Der eigentliche Spinnsaal war 68,70 Meter lang, 61 Meter breit und 4,20 Meter hoch. Überdeckt wurde er mit damals gebräuchlichen Sheddächern. Durch die Ausrichtung nach Norden wurde eine gute und gleichmäßige Beleuchtung gewährleistet. Die als Holzkonstruktion errichteten Sheds ruhten auf gusseisernen Stützen in einem Rasterabstand von 6,70 mal 3,35 Metern.

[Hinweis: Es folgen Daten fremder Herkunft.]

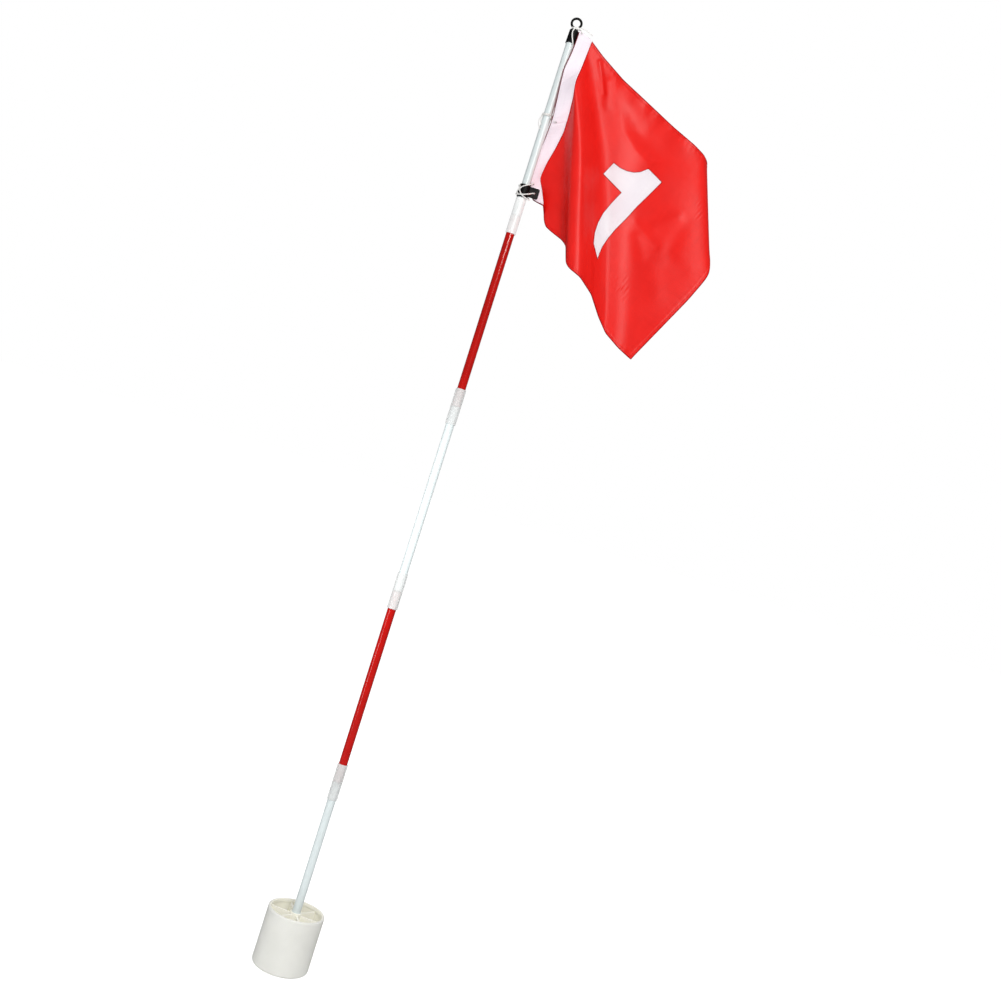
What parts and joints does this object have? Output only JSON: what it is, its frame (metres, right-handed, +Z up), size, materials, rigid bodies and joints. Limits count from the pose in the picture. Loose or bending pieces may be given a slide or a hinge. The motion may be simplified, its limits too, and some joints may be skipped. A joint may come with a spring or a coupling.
{
  "type": "golf flagstick",
  "caption": "Sectional golf flagstick: striped pole in a ribbed hole cup, with a small tied flag, joining sleeves and an eye-topped cap.",
  "frame": {"origin": "centre of the cup's bottom face, on the pole's axis", "axes": "+Z up the pole, +X from the pole towards the flag's free end, -Y towards the face of the flag that shows first"},
  "size_m": [0.4361, 0.1646, 1.8528],
  "materials": {
    "cup_white": "moulded, soft satin",
    "tube_white": "smooth gloss",
    "tube_red": "smooth gloss",
    "sleeve_white": "translucent milky",
    "black_plastic": "moulded satin",
    "flag_red": "satin woven",
    "header_white": "plain woven band",
    "numeral_white": "applied cloth",
    "cord_white": "braided cord",
    "eyelet_white": "moulded"
  },
  "bodies": {
    "cup": {"cup_shell": "cup_white", "cup_spider": "cup_white"},
    "section_1": {"pole_foot_plug": "cup_white", "pole_tube_1": "tube_white", "sleeve_1": "sleeve_white"},
    "section_2": {"pole_tube_2": "tube_red", "sleeve_2": "sleeve_white"},
    "section_3": {"pole_tube_3": "tube_white", "sleeve_3": "sleeve_white"},
    "section_4": {"pole_tube_4": "tube_red", "sleeve_4": "sleeve_white"},
    "section_5": {"pole_tube_5": "tube_white", "top_cap": "black_plastic"},
    "flag": {"flag_clip": "black_plastic", "flag_field": "flag_red", "flag_header": "header_white", "header_eyelets": "eyelet_white", "numeral_front": "numeral_white", "numeral_back": "numeral_white", "tie_top": "cord_white", "tie_middle": "cord_white", "tie_bottom": "cord_white"}
  },
  "joints": [
    {"name": "pole_lift", "type": "slide", "parent": "cup", "child": "section_1", "axis": [0, 0, 1], "range_m": [0, 0.0965]},
    {"name": "section_2_pull", "type": "slide", "parent": "section_1", "child": "section_2", "axis": [0, 0, 1], "range_m": [0, 0.032]},
    {"name": "section_3_pull", "type": "slide", "parent": "section_2", "child": "section_3", "axis": [0, 0, 1], "range_m": [0, 0.032]},
    {"name": "section_4_pull", "type": "slide", "parent": "section_3", "child": "section_4", "axis": [0, 0, 1], "range_m": [0, 0.032]},
    {"name": "section_5_pull", "type": "slide", "parent": "section_4", "child": "section_5", "axis": [0, 0, 1], "range_m": [0, 0.032]},
    {"name": "flag_swing", "type": "hinge", "parent": "section_5", "child": "flag", "pos_m": [0, 0, 1.66], "axis": [0, 0, 1], "continuous": true}
  ]
}
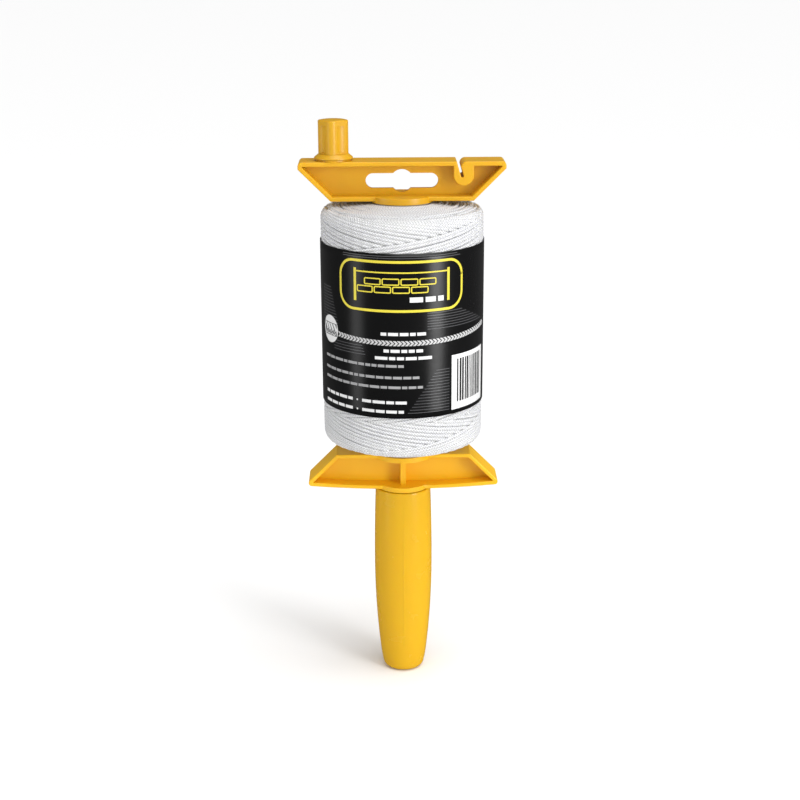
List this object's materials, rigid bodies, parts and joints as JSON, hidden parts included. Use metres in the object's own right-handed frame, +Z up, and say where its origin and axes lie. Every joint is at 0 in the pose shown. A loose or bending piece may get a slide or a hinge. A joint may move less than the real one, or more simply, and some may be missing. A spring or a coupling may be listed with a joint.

Das architektonisch auffällige Kontorgebäude beschreibt Thomas Kosche so: „Dreigeschossiger Bau in fünf Achsen mit gestaffeltem Ziergiebel, horizontaler Gliederung durch Friese und vorkragende Bänder aus gelben Backsteinen. Vertikale Gliederung durch Ecklisenen ebenfalls aus gelben Steinen. Alle Lisenen sind durch flache Aufsätze gekrönt. Den Traufenabschluss bildet ein reicher Fries.“ In jedem Fall erinnern Vorder- und Hinterfront an mittelalterliche Staffelgiebel, wie bei Wohnhäusern in Mönchengladbach an der Straße Abteiberg.

In dem links neben dem eindrucksvollen ehemaligen Kontorgebäude anschließenden und noch erhaltenen Nebengebäude befanden sich neben Ställen mit Remisen und Geschirrkammer auch ein Arbeiterspeisesaal (heute würde man Kantine sagen). Darüber befand sich eine Wohnung für den Kutscher.

Nachweislich arbeiteten noch im Jahr 1962 in der Baumwollspinnerei 350 Beschäftigte. Wann die Firma Busch den Betrieb aufgab, ist nicht bekannt. Es folgte die Cellulose-Füllstoff-Fabrik CFF Rettenmeier, die aber Anfang der 1990er Jahre den Betrieb einstellte. Nach einem Brand im Jahr 2017 ist das ehemalige Hauptgebäude in einem schlechten Zustand. Zu wünschen wäre, dass zügig ein Investor gefunden wird, um ein weiteres noch vorhandenes eindrucksvolles Relikt der textilindustriellen Vergangenheit Mönchengladbachs zu retten und möglichst schnell wieder mit Leben zu füllen.